» **What the task requires**
Every line in the listing below from the one with "The FreeCAD and" through the one with "keep(whole)" is to be reproduced exactly, both ends included; leave out the rest.

» **Dataset**

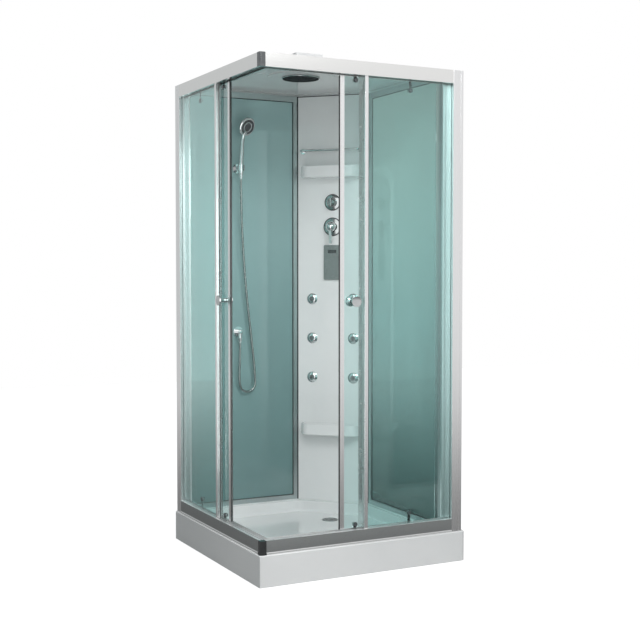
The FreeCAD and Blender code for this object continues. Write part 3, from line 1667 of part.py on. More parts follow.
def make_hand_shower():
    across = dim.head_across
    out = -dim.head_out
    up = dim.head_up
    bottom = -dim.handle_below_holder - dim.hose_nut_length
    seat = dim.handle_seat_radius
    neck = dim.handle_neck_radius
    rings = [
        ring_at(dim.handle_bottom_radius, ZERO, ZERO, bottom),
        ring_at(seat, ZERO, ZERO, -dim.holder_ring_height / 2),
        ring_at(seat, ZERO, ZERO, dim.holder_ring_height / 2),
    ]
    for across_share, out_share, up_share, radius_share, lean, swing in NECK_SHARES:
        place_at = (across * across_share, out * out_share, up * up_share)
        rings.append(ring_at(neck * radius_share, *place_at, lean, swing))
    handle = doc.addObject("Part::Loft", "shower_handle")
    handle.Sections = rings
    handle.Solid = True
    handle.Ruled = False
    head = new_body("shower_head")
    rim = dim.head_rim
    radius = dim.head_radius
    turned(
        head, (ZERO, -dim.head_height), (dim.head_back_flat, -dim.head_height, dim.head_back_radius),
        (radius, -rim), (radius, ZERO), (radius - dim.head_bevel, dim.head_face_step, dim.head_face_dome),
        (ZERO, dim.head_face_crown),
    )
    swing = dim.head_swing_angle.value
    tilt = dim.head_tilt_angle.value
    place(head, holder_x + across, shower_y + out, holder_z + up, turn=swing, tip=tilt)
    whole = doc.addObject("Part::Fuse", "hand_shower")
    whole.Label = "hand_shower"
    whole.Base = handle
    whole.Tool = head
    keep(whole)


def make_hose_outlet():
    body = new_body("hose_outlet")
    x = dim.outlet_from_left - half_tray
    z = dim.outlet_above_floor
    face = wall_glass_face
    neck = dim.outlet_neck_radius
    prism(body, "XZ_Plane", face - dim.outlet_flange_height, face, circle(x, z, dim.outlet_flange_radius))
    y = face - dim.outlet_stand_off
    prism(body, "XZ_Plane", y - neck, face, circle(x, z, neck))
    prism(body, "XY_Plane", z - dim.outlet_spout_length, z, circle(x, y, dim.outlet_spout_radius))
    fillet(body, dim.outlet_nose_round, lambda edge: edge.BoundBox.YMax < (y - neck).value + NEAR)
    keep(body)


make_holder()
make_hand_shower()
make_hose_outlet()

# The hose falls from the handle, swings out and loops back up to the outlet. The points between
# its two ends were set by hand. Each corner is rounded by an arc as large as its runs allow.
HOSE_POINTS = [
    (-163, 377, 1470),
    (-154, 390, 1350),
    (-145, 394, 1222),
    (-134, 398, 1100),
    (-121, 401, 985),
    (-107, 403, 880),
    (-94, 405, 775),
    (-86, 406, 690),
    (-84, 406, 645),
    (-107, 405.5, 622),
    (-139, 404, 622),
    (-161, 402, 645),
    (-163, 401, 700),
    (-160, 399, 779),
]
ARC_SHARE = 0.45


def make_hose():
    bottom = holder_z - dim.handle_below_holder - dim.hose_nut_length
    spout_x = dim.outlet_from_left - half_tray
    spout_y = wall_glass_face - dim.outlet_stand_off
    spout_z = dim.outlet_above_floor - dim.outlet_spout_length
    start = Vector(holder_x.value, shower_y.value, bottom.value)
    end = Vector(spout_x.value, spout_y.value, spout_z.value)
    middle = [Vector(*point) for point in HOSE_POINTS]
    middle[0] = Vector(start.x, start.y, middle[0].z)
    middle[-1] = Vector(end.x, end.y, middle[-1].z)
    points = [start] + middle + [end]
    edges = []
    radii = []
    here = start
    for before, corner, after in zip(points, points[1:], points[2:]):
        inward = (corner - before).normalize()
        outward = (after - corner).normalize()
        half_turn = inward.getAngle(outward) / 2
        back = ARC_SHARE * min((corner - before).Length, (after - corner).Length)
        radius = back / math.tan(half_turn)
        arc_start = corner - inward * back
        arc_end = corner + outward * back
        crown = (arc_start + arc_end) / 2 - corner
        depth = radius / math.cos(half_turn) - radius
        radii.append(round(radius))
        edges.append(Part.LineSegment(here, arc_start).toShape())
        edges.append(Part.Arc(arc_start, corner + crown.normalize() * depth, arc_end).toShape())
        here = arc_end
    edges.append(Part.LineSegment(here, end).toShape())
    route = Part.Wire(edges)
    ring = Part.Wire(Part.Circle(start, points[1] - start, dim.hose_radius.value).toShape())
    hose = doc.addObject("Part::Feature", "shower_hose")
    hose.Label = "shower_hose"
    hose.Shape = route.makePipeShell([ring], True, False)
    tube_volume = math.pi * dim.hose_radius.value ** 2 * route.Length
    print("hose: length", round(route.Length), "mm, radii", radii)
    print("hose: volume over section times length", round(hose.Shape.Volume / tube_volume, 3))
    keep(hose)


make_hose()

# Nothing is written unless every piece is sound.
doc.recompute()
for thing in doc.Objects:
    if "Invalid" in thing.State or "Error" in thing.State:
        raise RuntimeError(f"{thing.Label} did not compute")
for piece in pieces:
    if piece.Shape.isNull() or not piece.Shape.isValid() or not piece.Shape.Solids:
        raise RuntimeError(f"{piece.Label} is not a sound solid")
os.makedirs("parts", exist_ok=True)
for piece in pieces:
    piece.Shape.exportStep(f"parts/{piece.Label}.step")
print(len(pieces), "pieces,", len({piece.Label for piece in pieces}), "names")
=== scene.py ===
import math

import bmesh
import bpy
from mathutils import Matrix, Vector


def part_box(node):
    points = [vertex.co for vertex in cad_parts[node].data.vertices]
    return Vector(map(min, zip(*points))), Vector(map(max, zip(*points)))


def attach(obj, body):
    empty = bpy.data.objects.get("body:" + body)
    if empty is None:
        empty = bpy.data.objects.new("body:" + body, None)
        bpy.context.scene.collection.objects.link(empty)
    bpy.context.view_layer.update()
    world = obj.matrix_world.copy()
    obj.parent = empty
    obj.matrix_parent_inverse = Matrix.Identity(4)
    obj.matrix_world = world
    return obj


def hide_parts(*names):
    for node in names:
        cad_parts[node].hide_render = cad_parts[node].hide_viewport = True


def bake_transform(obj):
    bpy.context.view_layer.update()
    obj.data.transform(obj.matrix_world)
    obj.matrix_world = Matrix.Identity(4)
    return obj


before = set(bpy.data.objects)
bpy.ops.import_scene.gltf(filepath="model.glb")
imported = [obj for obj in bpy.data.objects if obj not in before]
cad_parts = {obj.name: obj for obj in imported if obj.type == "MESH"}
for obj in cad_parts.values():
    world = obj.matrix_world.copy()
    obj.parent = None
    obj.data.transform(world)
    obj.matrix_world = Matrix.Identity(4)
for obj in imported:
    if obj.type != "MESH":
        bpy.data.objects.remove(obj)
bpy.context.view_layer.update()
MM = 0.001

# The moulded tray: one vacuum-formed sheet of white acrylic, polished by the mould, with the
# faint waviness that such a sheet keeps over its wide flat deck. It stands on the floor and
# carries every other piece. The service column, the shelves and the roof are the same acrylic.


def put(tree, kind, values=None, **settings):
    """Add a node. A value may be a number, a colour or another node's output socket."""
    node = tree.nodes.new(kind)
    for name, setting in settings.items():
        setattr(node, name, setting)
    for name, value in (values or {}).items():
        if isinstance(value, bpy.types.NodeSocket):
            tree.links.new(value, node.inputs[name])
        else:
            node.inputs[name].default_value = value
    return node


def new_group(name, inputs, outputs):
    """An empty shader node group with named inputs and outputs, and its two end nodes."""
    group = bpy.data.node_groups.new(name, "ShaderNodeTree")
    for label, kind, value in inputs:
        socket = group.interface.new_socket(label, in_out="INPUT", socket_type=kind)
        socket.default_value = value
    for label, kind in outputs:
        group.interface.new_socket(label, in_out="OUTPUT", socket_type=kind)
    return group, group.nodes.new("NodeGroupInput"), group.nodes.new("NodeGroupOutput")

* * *

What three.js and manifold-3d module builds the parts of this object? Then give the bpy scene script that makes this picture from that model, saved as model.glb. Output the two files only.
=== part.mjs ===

» **The output**
The FreeCAD and Blender code for this object continues. Write part 3, from line 1667 of part.py on. More parts follow.
def make_hand_shower():
    across = dim.head_across
    out = -dim.head_out
    up = dim.head_up
    bottom = -dim.handle_below_holder - dim.hose_nut_length
    seat = dim.handle_seat_radius
    neck = dim.handle_neck_radius
    rings = [
        ring_at(dim.handle_bottom_radius, ZERO, ZERO, bottom),
        ring_at(seat, ZERO, ZERO, -dim.holder_ring_height / 2),
        ring_at(seat, ZERO, ZERO, dim.holder_ring_height / 2),
    ]
    for across_share, out_share, up_share, radius_share, lean, swing in NECK_SHARES:
        place_at = (across * across_share, out * out_share, up * up_share)
        rings.append(ring_at(neck * radius_share, *place_at, lean, swing))
    handle = doc.addObject("Part::Loft", "shower_handle")
    handle.Sections = rings
    handle.Solid = True
    handle.Ruled = False
    head = new_body("shower_head")
    rim = dim.head_rim
    radius = dim.head_radius
    turned(
        head, (ZERO, -dim.head_height), (dim.head_back_flat, -dim.head_height, dim.head_back_radius),
        (radius, -rim), (radius, ZERO), (radius - dim.head_bevel, dim.head_face_step, dim.head_face_dome),
        (ZERO, dim.head_face_crown),
    )
    swing = dim.head_swing_angle.value
    tilt = dim.head_tilt_angle.value
    place(head, holder_x + across, shower_y + out, holder_z + up, turn=swing, tip=tilt)
    whole = doc.addObject("Part::Fuse", "hand_shower")
    whole.Label = "hand_shower"
    whole.Base = handle
    whole.Tool = head
    keep(whole)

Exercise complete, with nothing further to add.